Study sheds new light on how anthropogenic climate change is affecting the planet

Apr 22, 2013 06:58 GMT  ·  By

A team of 80 international researchers writing in the scientific journal Nature Geoscience explain how, according to their investigations, the planet has warmed more over the past few years than it has in well over a millennium.

More precisely, these scientists maintain that, as far as global average temperatures are concerned, the years from 1971 to 2000 were the warmest on record in roughly 1,400 years.

The researchers reached this conclusion following their looking at temperature changes that took place throughout a period of more than two millenniums.

As Mongabay informs us, the temperatures reported prior to the late 19th century suggest that the Earth's land masses had a tendency to cool rather than get warmer.

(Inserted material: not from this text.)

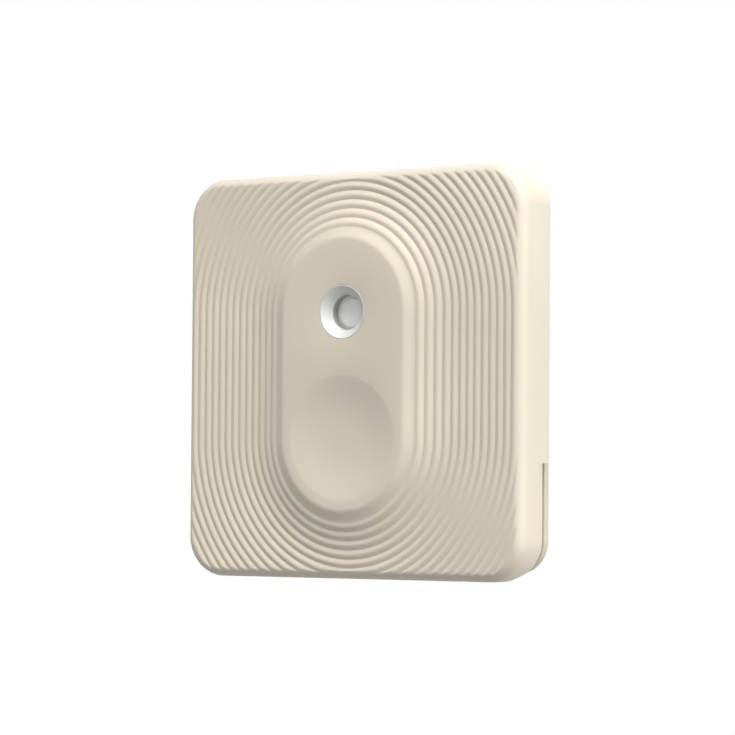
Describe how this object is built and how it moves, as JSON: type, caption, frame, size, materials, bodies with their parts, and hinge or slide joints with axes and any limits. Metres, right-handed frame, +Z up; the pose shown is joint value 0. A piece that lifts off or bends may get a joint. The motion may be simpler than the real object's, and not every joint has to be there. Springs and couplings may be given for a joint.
{
  "type": "temperature humidity sensor",
  "caption": "Square wall temperature and humidity sensor with concentric ribs, a raised pill-shaped boss, a recessed round button and a pull-off back cover.",
  "frame": {"origin": "centre of the adhesive face that sticks to the wall", "axes": "+Y from the front into the wall, along the adhesive face's outward normal; +Z up"},
  "size_m": [0.044, 0.0085, 0.044],
  "materials": {
    "ivory_shell": "fine matte texture",
    "ivory_cover": "fine matte texture",
    "white_bezel": "satin",
    "grey_button": "satin, slightly translucent",
    "frame_plastic": "matte",
    "board": "solder mask",
    "black_chip": "matte moulded",
    "plunger": "matte",
    "ceramic": "fired ceramic",
    "led_lens": "clear",
    "steel": "bright tinned sheet",
    "cell_steel": "brushed",
    "contact_metal": "gold flash",
    "cell_seal": "matte",
    "cell_filling": "pressed powder",
    "foam": "closed-cell foam",
    "adhesive": "foam tape"
  },
  "bodies": {
    "wall_cover": {"back_cover": "ivory_cover", "adhesive_pad": "adhesive", "cell_pad": "foam"},
    "sensor_unit": {"front_housing": "ivory_shell", "port_bezel": "white_bezel", "circuit_board": "board", "switch_body": "black_chip", "humidity_sensor": "black_chip", "sensor_gasket": "foam", "status_led": "led_lens", "radio_chip": "black_chip", "crystal": "steel", "shield_can": "steel", "chip_antenna": "ceramic", "board_passives": "ceramic", "bulk_capacitor": "ceramic", "inner_frame": "frame_plastic", "frame_screws": "steel", "negative_contact": "contact_metal", "positive_contact": "contact_metal"},
    "button": {"control_button": "grey_button", "switch_plunger": "plunger"},
    "coin_cell": {"cell_can": "cell_steel", "cell_cap": "cell_steel", "cell_gasket": "cell_seal", "cell_core": "cell_filling"}
  },
  "joints": [
    {"name": "sensor_pull", "type": "slide", "parent": "wall_cover", "child": "sensor_unit", "axis": [0, -1, 0], "range_m": [0, 0.024]},
    {"name": "button_press", "type": "slide", "parent": "sensor_unit", "child": "button", "axis": [0, 1, 0], "range_m": [0, 0.00025], "stiffness_N_per_m": 4000},
    {"name": "cell_lift", "type": "slide", "parent": "sensor_unit", "child": "coin_cell", "axis": [0, 1, 0], "range_m": [0, 0.006]}
  ],
  "couplings": [
    {"joint": "cell_lift", "follows": "sensor_pull", "ratio": 0.25}
  ]
}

However, once anthropogenic climate change came into play, this trend reversed and global average temperatures began to up.

“The most coherent feature in nearly all of the regional temperature reconstructions is a long-term cooling trend, which ended late in the nineteenth century,” reads the abstract for this paper.

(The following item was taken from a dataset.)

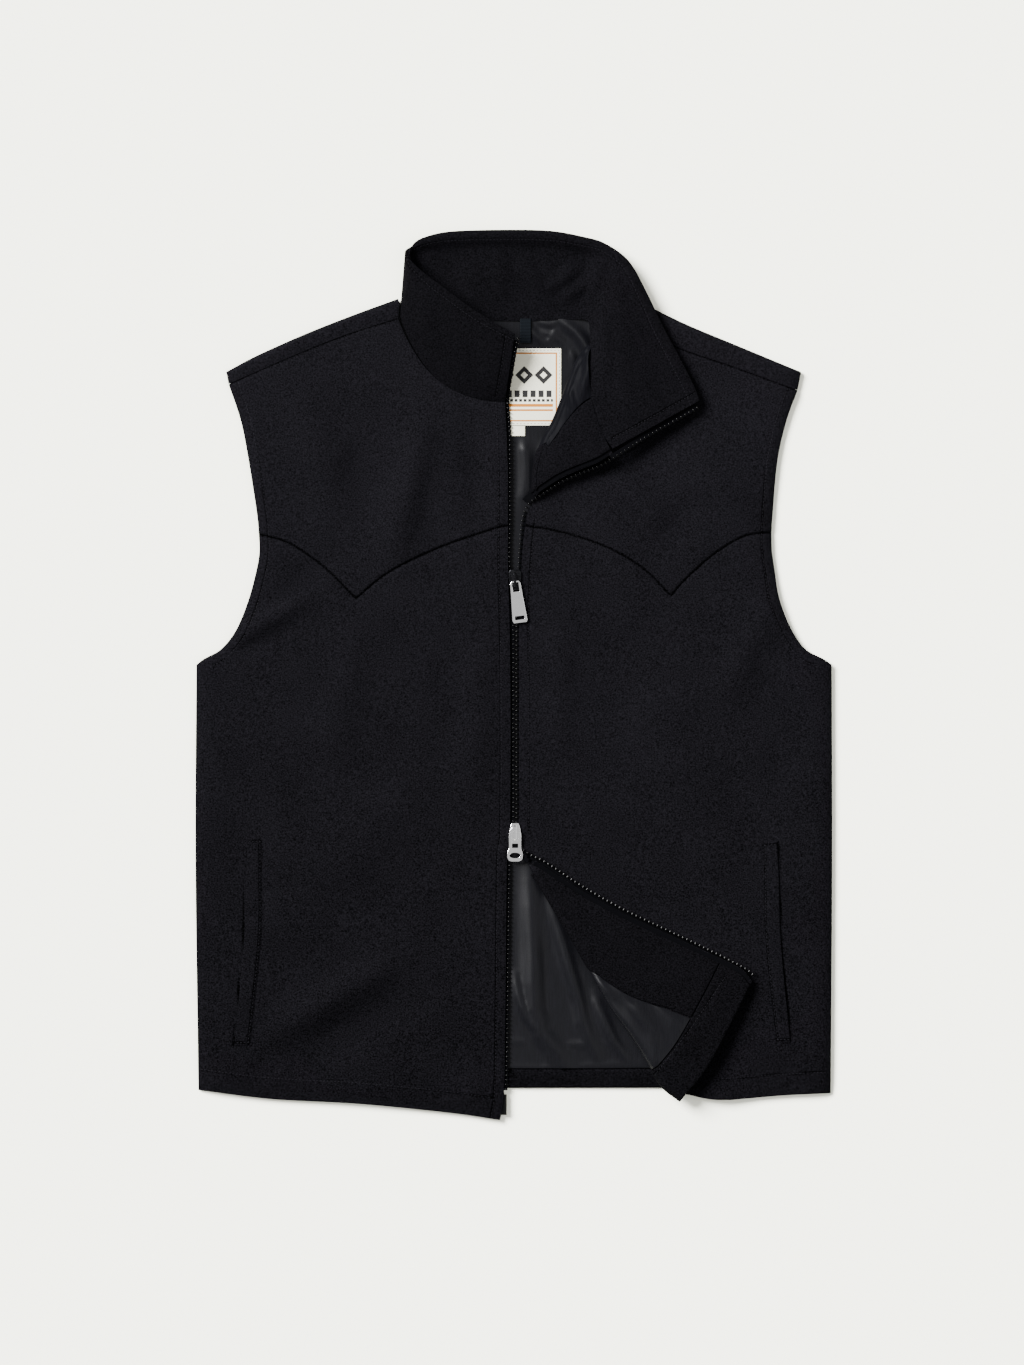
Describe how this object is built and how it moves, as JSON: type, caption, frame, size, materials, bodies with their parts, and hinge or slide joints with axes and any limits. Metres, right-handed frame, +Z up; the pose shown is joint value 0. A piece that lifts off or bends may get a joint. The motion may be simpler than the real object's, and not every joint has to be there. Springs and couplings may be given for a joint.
{
  "type": "western vest",
  "caption": "Dark wool western vest laid flat, front up: stand collar, pointed yokes, slanted welt pockets, two-way zip, neck corner and hem corner of the left front turned back over it.",
  "frame": {"origin": "centre of the bounding box in plan, at the height of the surface the vest lies on", "axes": "+Y towards the collar, +Z up out of the front, +X towards the wearer's left, as the picture shows it"},
  "size_m": [0.5601, 0.7824, 0.0293],
  "materials": {
    "wool_cloth": "dense woven wool with a brushed nap",
    "wool_inside": "the same wool on the facings and the hem bands",
    "satin_lining": "dark grey satin",
    "woven_label": "cream woven label cloth",
    "ribbed_tape": "dark ribbed tape",
    "moulded_teeth": "black moulded plastic",
    "nickel_plate": "nickel plated zinc",
    "black_nickel": "black plated zinc"
  },
  "bodies": {
    "cloth": {"back": "wool_cloth", "back_hem_band": "wool_inside", "back_lining": "satin_lining", "collar": "wool_cloth", "collar_facing": "wool_inside", "facing_left_hem": "wool_inside", "facing_left_neck": "wool_inside", "front_left": "wool_cloth", "front_lining_left_hem": "satin_lining", "front_lining_left_neck": "satin_lining", "front_right": "wool_cloth", "hanger_loop": "ribbed_tape", "hem_band_left": "wool_inside", "label": "woven_label", "size_tab": "woven_label", "slider_low": "nickel_plate", "slider_top": "black_nickel", "welt_left": "wool_cloth", "welt_right": "wool_cloth", "yoke_left": "wool_cloth", "yoke_right": "wool_cloth", "zip_chain_left": "moulded_teeth", "zip_chain_right": "moulded_teeth", "zip_pin": "moulded_teeth"},
    "pull_top": {"pull_top": "nickel_plate"},
    "pull_low": {"pull_low": "nickel_plate"}
  },
  "joints": [
    {"name": "pull_top_hinge", "type": "hinge", "parent": "cloth", "child": "pull_top", "pos_m": [0.0009, 0.0825, 0.01125], "axis": [-0.9919, -0.1271, 0], "range_deg": [0, 150]},
    {"name": "pull_low_hinge", "type": "hinge", "parent": "cloth", "child": "pull_low", "pos_m": [0.0009, -0.1341, 0.01125], "axis": [-1, 0, 0], "range_deg": [0, 150]}
  ]
}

Furthermore, “Recent warming reversed the long-term cooling; during the period ad 1971–2000, the area-weighted average reconstructed temperature was higher than any other time in nearly 1,400 years.”

Despite the fact that global trends suggest that the planet is in fact getting warmer, the researchers wished to point out the fact that, at a continental level, several idiosyncrasies can be pinned down.

Thus, after reconstructing continental temperatures for all major regions except Africa, in whose case accurate information is still lacking, the researchers came to understand that various parts of the world do not cool as fast and as much as others within the same time frame.

“At multi-decadal to centennial scales, temperature variability shows distinctly different regional patterns, with more similarity within each hemisphere than between them,” the researchers write in their paper.

It is the researchers' belief that this increase in global average temperatures is the result of human society's burning fossil fuels and destroying forests.